A:That depends on what you require. Most minor procedures require time for the local anaesthetic to take effect but take less than half an hour to then complete. Just ask either your surgeon or Natasha. If your time is reasonably flexible, we can generally fit in most procedures on that same day.

What does having an
eye operation involve?

A:From your point of view it will seem pretty effortless. Dr Rose will adminster a local anaesthetic. The surgery, done via a microscope, will take about half an hour and involve no sutures. You'll be in hospital for less than a half day. However, someone will have to escort you home, and you'll need to wear an eyepad overnight then return here the next morning for an assessment. You should be able to resume normal activities inside a day or two with some limits, such as rubbing your eyes. (We'll give you a list of Dos and Don'ts.) Most people return to work within a few days.

Will the needles
in my eye hurt?

A:You wouldn't be human if you didn't feel some anxiety about undergoing such a procedure.
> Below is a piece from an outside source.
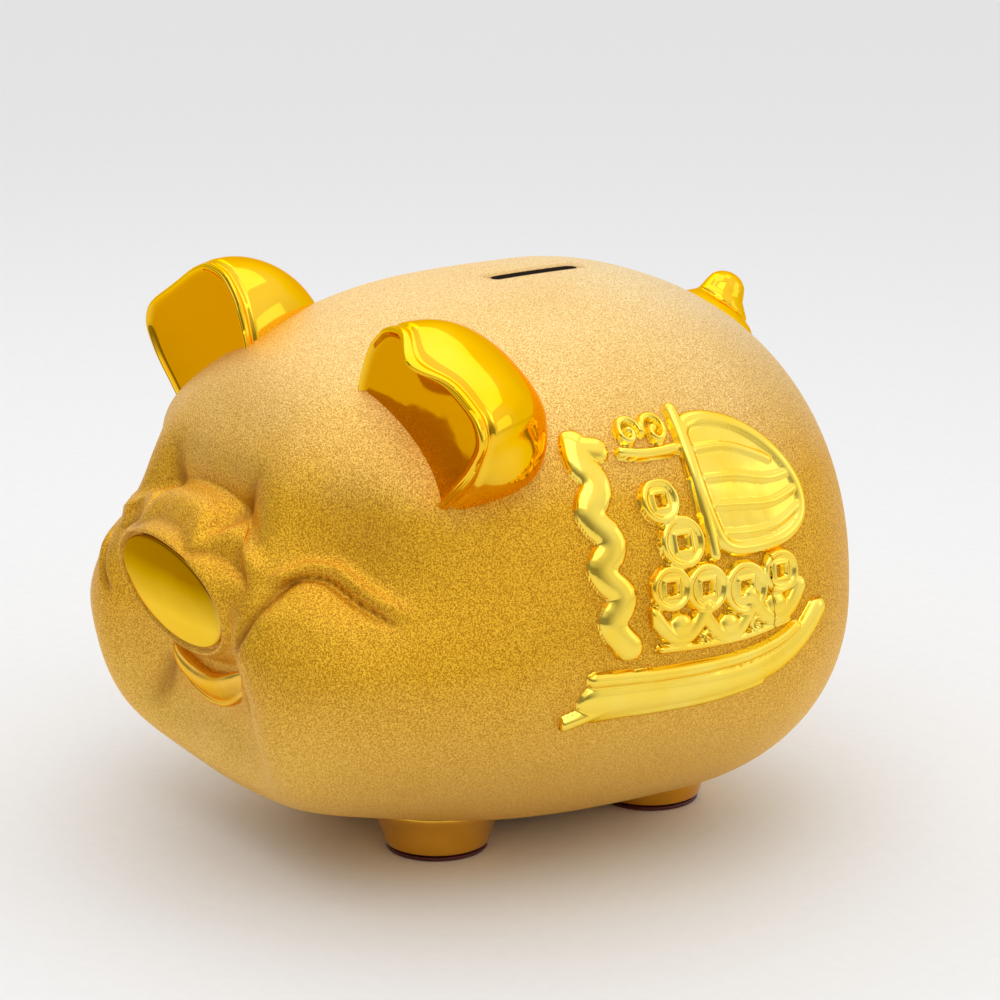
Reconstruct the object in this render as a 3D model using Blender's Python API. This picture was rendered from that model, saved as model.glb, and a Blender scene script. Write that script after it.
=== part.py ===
"""Piggy bank: a hollow ceramic shell with a coin slot and a belly stopper, applied ears, snout disc, mouth, tail,
feet with anti-slip pads, and a boat ornament on each flank. Metres, +Z up, the pig faces -Y, the floor is z = 0."""

import bpy
import numpy as np
from math import cos, radians, sin

# Shell: a squarish egg with its poles on the Y axis
HALF_WIDTH = 0.108
MID_Y, FRONT, REAR = 0.0401, 0.1542, 0.0719
MID_Z, RISE, DROP = 0.0776, 0.0964, 0.0746
POWER_FRONT, POWER_REAR, POWER_TOP, POWER_LOW = 0.756, 0.886, 0.876, 0.969
HEAD_NARROW, HEAD_SINK = 0.30, 0.096
WALL = 0.0045
BELLY_INSIDE_Z = 0.0108

# Snout: an oval tube pitched down, with a disc let into its end
SNOUT = np.array([0.0, -0.1062, 0.0892])
SNOUT_PITCH = radians(16)
SNOUT_HALF = (0.0326, 0.0205)
DISC_HALF = (0.0297, 0.0178)
DISC_THICK = 0.0016
SEAT_GAP = 0.0003

# Coin slot, cut through the back
SLOT_CENTRE_Y, SLOT_LENGTH, SLOT_WIDTH = 0.0267, 0.0320, 0.0052

# Belly hole and its stopper
HOLE_Y, HOLE_R, RECESS_R, RECESS_TOP = 0.0140, 0.0170, 0.0235, 0.0061

# Feet and pads
FOOT_FRONT, FOOT_REAR = (0.0262, -0.0274), (0.0262, 0.0550)
FOOT_TOP_R, FOOT_LOW_R = 0.0215, 0.0168
PAD_R, PAD_THICK = 0.0160, 0.0012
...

However, most people are pleasantly surprised and more than a little relieved by the non-invasive nature of the process. Any discomfort you experience should be minimal. Some of our patients describe feeling nothing more than a pinch or pressure sensation. In fact, they are often not even aware the procedure is over.

Do you use a laser?

A:Absolutely. While most people know that lasers are an integral part of the corrective eye surgery that allows patients to throw away their glasses, their ocular use doesn't stop there. We routinely use laser to help prevent vision loss caused by damaging diseases such as macular degeneration, cataract, diabetes and glaucoma. Newer refinements to lasers have significantly increased efficiency and effectiveness. Incidentally, if we determine you are a suitable candidate for refractive laser surgery, we can objectively advise you regarding the best refractive surgeons in Sydney.

How much
does it cost?

A:Clearly, that depends on whether you need a checkup and advice, additional tests or any procedures. You will be partially reimbursed by Medicare for your visit to our practice. If you reach the Medicare safety net threshold in one calendar year, Medicare will start to reimburse a much higher proportion of your out-of-pocket costs (up to 80 percent). If you're having an operation in hospital, it's a good idea to belong to a health fund. In any event, we always explain the reasons for all specialised tests and procedures. And we will not proceed until you fully understand what your financial commitment will be.

How do I get there?

A: If you click Maps, you'll see where we're located. You'll note that right behind our building is Miranda Station. A little less obvious out front is the taxi stand and a bus stop for Veolia Transport Routes 970 and 971, as well as Caringbah Bus Service Route 977.

What is the parking like
around there?

A:Just across the street there are some 4,500 free parking places. By rights though, you should actually buy something in one of the Westfield shops. A newspaper, cup of coffee or some sushi (Omega 3 fish oils are good for your eyes) ought to do the trick. There is also some limited two-hour parking on the street.

Does your building
have wheelchair access?

A:Yes. There is a ramp out front. As well, our examination and testing equipment, lasers, etc., are all accessible by wheelchair.

Is there a way I can test
my own eyes for
wet macular degeneration?

A:You're probably thinking of the Amsler Grid. Developed in 1945 by Swiss ophthalmologist Marc Amsler, it's a brilliantly simple self-test featuring a grid of horizontal and vertical lines. If the lines you see are distorted or have missing patches, you likely have a disease of the macula. The grid also proves useful for monitoring your progress during treatment. To download a PDF with the grid and instructions, just click Amsler Grid.